● **SOURCE DATA**:
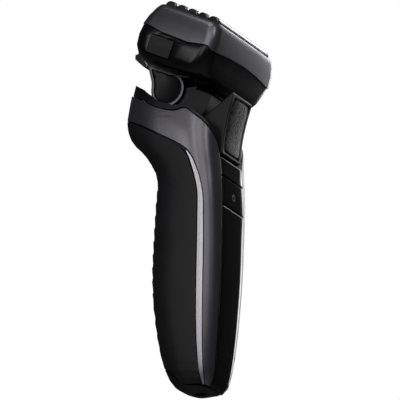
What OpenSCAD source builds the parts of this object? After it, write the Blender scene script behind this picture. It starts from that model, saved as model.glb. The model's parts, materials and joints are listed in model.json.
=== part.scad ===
// Cordless foil shaver with five floating foils, a tilting head and a rear pop-up trimmer.
// +Z runs up the handle from the charging socket, -Y is the front (thumb rest, button, display),
// +Y is the rear (rubber grip), and the object is symmetric about X = 0. Millimetres.

/* [Handle] */
// Thickness of the outer covers
skin_wall = 2.1; // [1.6:0.1:2.3]
// Thickness of the inner chassis wall
chassis_wall = 1.8; // [1.2:0.1:2.2]
// Depth of the chassis' outer face below the covers' outer face
chassis_depth = 2.6; // [2.5:0.05:2.7]
// Bore radius of the charging socket
socket_bore = 2.4; // [2.0:0.05:2.6]
// Depth of the charging socket
socket_depth = 8; // [6:0.5:10]

/* [Neck] */
// Forward tilt of the shaving head against the handle
head_pitch = 26; // [20:1:30]
// Height of the head's seam above the base
head_height = 147.9; // [147:0.1:149]
// Radius of the neck arm's round foot
drum_radius = 7.5; // [7:0.1:8]
// Outer half width of the neck arm
arm_half_width = 12.4; // [11.5:0.1:12.6]
// Radius of the neck axle
axle_radius = 1.5; // [1.2:0.1:1.8]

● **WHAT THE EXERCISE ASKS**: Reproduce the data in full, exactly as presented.

● **RIGHT ANSWER**:
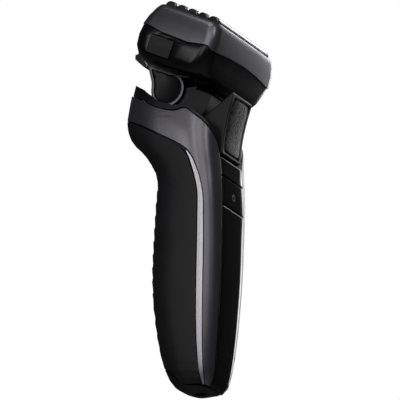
What OpenSCAD source builds the parts of this object? After it, write the Blender scene script behind this picture. It starts from that model, saved as model.glb. The model's parts, materials and joints are listed in model.json.
=== part.scad ===
// Cordless foil shaver with five floating foils, a tilting head and a rear pop-up trimmer.
// +Z runs up the handle from the charging socket, -Y is the front (thumb rest, button, display),
// +Y is the rear (rubber grip), and the object is symmetric about X = 0. Millimetres.

/* [Handle] */
// Thickness of the outer covers
skin_wall = 2.1; // [1.6:0.1:2.3]
// Thickness of the inner chassis wall
chassis_wall = 1.8; // [1.2:0.1:2.2]
// Depth of the chassis' outer face below the covers' outer face
chassis_depth = 2.6; // [2.5:0.05:2.7]
// Bore radius of the charging socket
socket_bore = 2.4; // [2.0:0.05:2.6]
// Depth of the charging socket
socket_depth = 8; // [6:0.5:10]

/* [Neck] */
// Forward tilt of the shaving head against the handle
head_pitch = 26; // [20:1:30]
// Height of the head's seam above the base
head_height = 147.9; // [147:0.1:149]
// Radius of the neck arm's round foot
drum_radius = 7.5; // [7:0.1:8]
// Outer half width of the neck arm
arm_half_width = 12.4; // [11.5:0.1:12.6]
// Radius of the neck axle
axle_radius = 1.5; // [1.2:0.1:1.8]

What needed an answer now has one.